SOURCE MATERIAL
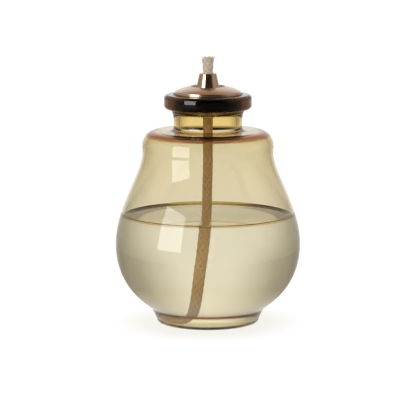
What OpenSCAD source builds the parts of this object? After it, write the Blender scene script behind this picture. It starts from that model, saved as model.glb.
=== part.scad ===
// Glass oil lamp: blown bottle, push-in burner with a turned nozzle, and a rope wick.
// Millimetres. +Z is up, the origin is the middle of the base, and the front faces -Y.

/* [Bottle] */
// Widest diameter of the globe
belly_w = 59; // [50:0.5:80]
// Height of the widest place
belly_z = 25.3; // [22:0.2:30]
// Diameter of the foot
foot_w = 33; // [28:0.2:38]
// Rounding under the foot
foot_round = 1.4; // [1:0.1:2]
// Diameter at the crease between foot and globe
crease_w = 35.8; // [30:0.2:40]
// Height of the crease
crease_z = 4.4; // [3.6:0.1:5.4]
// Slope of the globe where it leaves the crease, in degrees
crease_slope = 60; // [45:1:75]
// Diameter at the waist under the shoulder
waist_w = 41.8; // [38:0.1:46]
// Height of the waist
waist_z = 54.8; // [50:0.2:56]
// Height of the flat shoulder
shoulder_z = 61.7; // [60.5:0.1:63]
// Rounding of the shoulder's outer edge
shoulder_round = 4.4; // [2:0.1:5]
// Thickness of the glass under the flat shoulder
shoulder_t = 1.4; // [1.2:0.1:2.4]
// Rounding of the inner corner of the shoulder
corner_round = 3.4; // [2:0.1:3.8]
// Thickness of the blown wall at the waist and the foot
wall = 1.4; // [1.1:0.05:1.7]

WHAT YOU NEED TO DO
Using the data above, repeat every line exactly.

COMPLETE OUTPUT
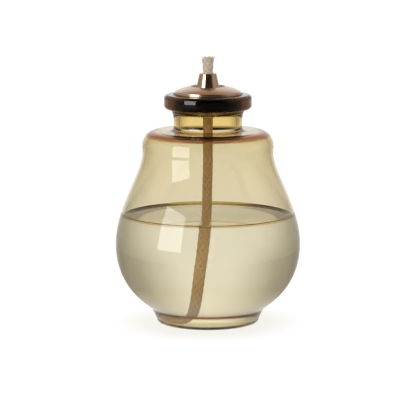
What OpenSCAD source builds the parts of this object? After it, write the Blender scene script behind this picture. It starts from that model, saved as model.glb.
=== part.scad ===
// Glass oil lamp: blown bottle, push-in burner with a turned nozzle, and a rope wick.
// Millimetres. +Z is up, the origin is the middle of the base, and the front faces -Y.

/* [Bottle] */
// Widest diameter of the globe
belly_w = 59; // [50:0.5:80]
// Height of the widest place
belly_z = 25.3; // [22:0.2:30]
// Diameter of the foot
foot_w = 33; // [28:0.2:38]
// Rounding under the foot
foot_round = 1.4; // [1:0.1:2]
// Diameter at the crease between foot and globe
crease_w = 35.8; // [30:0.2:40]
// Height of the crease
crease_z = 4.4; // [3.6:0.1:5.4]
// Slope of the globe where it leaves the crease, in degrees
crease_slope = 60; // [45:1:75]
// Diameter at the waist under the shoulder
waist_w = 41.8; // [38:0.1:46]
// Height of the waist
waist_z = 54.8; // [50:0.2:56]
// Height of the flat shoulder
shoulder_z = 61.7; // [60.5:0.1:63]
// Rounding of the shoulder's outer edge
shoulder_round = 4.4; // [2:0.1:5]
// Thickness of the glass under the flat shoulder
shoulder_t = 1.4; // [1.2:0.1:2.4]
// Rounding of the inner corner of the shoulder
corner_round = 3.4; // [2:0.1:3.8]
// Thickness of the blown wall at the waist and the foot
wall = 1.4; // [1.1:0.05:1.7]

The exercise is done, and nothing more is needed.